What the task asks
Reproduce only the top of the records, down to and including the line containing "are in millimetres.".

Supplied material

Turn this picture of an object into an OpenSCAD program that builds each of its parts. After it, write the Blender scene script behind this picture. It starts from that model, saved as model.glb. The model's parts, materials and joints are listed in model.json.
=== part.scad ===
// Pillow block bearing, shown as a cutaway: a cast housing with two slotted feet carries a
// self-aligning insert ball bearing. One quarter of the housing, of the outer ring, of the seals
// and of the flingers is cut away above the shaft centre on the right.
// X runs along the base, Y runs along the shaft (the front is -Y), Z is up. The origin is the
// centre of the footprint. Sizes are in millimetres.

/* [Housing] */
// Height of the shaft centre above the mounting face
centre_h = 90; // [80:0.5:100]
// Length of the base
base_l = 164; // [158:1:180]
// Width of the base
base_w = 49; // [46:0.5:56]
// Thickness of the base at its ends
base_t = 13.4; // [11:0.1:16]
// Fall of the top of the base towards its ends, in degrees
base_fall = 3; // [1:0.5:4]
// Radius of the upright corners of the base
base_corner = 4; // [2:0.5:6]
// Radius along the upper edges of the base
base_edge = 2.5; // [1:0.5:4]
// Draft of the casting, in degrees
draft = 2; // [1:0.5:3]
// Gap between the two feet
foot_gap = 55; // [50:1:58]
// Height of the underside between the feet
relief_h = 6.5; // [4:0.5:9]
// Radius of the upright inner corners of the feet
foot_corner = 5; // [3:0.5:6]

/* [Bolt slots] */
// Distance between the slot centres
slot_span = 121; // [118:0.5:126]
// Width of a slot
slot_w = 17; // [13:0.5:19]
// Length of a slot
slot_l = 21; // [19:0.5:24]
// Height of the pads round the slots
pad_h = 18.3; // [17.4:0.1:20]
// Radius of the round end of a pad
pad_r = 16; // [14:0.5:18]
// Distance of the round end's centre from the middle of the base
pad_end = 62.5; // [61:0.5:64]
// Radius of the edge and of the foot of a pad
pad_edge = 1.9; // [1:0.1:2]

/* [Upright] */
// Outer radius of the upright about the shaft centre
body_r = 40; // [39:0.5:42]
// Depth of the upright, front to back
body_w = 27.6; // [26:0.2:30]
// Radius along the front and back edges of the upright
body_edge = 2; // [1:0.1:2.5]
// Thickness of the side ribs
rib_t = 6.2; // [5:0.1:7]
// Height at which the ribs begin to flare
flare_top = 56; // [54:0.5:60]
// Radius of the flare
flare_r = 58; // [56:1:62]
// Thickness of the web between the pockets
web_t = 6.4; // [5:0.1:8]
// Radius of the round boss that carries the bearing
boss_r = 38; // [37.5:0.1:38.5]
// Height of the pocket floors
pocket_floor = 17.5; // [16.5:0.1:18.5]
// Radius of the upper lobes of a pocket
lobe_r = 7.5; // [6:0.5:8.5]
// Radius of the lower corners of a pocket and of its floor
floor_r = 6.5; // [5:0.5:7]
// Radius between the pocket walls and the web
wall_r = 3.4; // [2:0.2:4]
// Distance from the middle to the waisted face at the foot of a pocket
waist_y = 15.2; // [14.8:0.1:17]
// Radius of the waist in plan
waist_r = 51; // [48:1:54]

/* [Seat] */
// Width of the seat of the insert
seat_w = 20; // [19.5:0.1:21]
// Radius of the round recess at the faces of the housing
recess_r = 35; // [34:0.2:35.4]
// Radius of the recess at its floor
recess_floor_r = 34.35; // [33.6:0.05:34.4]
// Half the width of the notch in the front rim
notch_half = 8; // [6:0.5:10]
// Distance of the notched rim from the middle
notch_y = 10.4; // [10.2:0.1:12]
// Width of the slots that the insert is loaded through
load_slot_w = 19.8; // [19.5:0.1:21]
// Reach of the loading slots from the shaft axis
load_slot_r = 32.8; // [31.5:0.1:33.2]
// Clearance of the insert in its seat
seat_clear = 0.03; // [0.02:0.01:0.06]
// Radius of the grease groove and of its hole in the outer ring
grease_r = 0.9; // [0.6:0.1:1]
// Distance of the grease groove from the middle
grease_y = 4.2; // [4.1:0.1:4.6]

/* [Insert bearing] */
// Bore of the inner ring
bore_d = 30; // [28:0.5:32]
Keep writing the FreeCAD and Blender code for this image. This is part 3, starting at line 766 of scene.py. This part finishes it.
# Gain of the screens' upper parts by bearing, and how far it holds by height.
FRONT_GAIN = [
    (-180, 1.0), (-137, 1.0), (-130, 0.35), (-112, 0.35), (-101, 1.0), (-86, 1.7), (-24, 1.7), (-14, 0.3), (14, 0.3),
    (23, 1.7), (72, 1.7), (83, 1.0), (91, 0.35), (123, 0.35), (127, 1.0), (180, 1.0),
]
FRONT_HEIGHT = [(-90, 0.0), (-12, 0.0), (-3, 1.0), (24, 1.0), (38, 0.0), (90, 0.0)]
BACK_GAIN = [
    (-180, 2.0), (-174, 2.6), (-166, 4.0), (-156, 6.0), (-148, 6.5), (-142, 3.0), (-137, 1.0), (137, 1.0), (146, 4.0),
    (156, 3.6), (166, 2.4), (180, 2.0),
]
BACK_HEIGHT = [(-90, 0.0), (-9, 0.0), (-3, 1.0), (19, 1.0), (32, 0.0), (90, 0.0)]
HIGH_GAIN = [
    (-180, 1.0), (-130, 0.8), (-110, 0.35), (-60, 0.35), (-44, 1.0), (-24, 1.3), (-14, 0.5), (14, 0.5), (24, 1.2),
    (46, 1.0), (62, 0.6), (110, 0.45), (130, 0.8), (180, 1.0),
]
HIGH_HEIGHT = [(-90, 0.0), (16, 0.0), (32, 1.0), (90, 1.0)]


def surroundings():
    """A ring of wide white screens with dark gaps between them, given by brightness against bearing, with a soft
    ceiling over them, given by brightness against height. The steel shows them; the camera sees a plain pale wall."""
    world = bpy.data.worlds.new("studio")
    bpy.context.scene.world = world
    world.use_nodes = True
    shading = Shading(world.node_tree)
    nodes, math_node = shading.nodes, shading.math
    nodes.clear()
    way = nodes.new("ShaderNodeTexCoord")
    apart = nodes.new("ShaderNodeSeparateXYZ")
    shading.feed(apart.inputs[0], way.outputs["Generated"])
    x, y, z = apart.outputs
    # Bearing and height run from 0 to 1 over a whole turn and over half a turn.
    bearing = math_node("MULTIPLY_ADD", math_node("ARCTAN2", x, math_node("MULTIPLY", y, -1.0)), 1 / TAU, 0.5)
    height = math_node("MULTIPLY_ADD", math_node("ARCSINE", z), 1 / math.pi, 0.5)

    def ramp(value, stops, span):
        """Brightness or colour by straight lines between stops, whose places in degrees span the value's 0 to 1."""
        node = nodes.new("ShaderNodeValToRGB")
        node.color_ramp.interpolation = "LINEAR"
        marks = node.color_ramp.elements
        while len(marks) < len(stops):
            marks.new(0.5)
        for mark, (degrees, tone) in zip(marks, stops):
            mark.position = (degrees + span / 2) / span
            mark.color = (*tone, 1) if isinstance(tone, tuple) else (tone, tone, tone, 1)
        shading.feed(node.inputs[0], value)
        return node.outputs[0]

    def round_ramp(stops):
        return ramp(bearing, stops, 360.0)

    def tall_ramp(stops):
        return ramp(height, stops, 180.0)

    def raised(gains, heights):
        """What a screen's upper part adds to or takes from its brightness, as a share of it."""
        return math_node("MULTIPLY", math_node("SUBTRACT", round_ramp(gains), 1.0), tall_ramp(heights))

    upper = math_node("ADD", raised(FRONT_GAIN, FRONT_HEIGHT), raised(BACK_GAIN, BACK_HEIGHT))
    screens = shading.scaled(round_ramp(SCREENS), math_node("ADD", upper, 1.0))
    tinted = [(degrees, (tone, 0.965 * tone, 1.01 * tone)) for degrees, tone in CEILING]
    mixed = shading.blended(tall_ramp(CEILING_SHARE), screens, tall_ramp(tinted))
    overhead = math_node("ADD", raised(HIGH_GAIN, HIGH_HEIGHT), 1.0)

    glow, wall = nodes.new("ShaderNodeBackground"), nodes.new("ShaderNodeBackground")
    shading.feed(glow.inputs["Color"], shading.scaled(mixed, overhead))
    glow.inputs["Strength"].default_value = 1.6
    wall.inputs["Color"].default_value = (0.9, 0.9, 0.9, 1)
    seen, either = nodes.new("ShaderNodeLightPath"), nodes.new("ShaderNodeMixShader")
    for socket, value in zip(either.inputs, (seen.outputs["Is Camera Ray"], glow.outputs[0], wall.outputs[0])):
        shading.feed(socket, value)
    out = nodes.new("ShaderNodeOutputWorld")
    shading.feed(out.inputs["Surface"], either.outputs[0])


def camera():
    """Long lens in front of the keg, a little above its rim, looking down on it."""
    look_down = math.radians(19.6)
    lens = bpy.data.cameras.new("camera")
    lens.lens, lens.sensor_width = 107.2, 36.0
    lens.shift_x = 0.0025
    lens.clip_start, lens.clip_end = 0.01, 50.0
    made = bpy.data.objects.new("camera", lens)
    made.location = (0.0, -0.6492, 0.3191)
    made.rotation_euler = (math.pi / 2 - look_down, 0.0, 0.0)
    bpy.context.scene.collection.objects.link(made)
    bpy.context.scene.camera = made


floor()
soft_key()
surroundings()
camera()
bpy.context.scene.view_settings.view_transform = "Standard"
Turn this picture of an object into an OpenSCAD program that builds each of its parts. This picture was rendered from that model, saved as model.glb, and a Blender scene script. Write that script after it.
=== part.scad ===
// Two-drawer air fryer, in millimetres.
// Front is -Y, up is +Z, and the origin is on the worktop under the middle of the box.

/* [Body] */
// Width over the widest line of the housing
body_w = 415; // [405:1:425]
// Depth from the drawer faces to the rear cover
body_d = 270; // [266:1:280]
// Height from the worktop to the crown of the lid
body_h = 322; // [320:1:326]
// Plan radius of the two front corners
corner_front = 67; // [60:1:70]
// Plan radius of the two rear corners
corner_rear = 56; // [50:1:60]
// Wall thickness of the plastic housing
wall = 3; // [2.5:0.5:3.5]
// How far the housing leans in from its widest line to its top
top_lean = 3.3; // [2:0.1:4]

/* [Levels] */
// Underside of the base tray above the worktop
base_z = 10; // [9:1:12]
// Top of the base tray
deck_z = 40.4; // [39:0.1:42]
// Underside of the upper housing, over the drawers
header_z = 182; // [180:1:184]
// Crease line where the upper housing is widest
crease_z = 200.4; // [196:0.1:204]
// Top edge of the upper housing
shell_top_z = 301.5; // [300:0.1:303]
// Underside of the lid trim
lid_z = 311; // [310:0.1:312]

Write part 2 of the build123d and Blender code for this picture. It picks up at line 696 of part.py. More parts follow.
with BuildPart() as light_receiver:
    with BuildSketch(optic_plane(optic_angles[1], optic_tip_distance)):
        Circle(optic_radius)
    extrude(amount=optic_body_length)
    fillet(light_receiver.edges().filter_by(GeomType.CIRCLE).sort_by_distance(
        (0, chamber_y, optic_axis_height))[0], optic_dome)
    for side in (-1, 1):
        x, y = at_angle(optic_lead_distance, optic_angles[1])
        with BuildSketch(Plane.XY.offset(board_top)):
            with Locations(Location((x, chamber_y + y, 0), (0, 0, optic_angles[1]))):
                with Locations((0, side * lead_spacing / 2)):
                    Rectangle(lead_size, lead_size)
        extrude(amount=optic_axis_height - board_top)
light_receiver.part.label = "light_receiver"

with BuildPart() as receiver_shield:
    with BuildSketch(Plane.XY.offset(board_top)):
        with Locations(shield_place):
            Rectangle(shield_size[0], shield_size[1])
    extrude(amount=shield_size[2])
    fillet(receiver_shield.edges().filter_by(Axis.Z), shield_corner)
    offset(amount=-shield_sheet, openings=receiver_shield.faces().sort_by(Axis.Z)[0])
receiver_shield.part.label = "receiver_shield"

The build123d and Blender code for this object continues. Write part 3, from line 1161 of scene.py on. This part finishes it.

Result below
Turn this picture of an object into an OpenSCAD program that builds each of its parts. After it, write the Blender scene script behind this picture. It starts from that model, saved as model.glb. The model's parts, materials and joints are listed in model.json.
=== part.scad ===
// Pillow block bearing, shown as a cutaway: a cast housing with two slotted feet carries a
// self-aligning insert ball bearing. One quarter of the housing, of the outer ring, of the seals
// and of the flingers is cut away above the shaft centre on the right.
// X runs along the base, Y runs along the shaft (the front is -Y), Z is up. The origin is the
// centre of the footprint. Sizes are in millimetres.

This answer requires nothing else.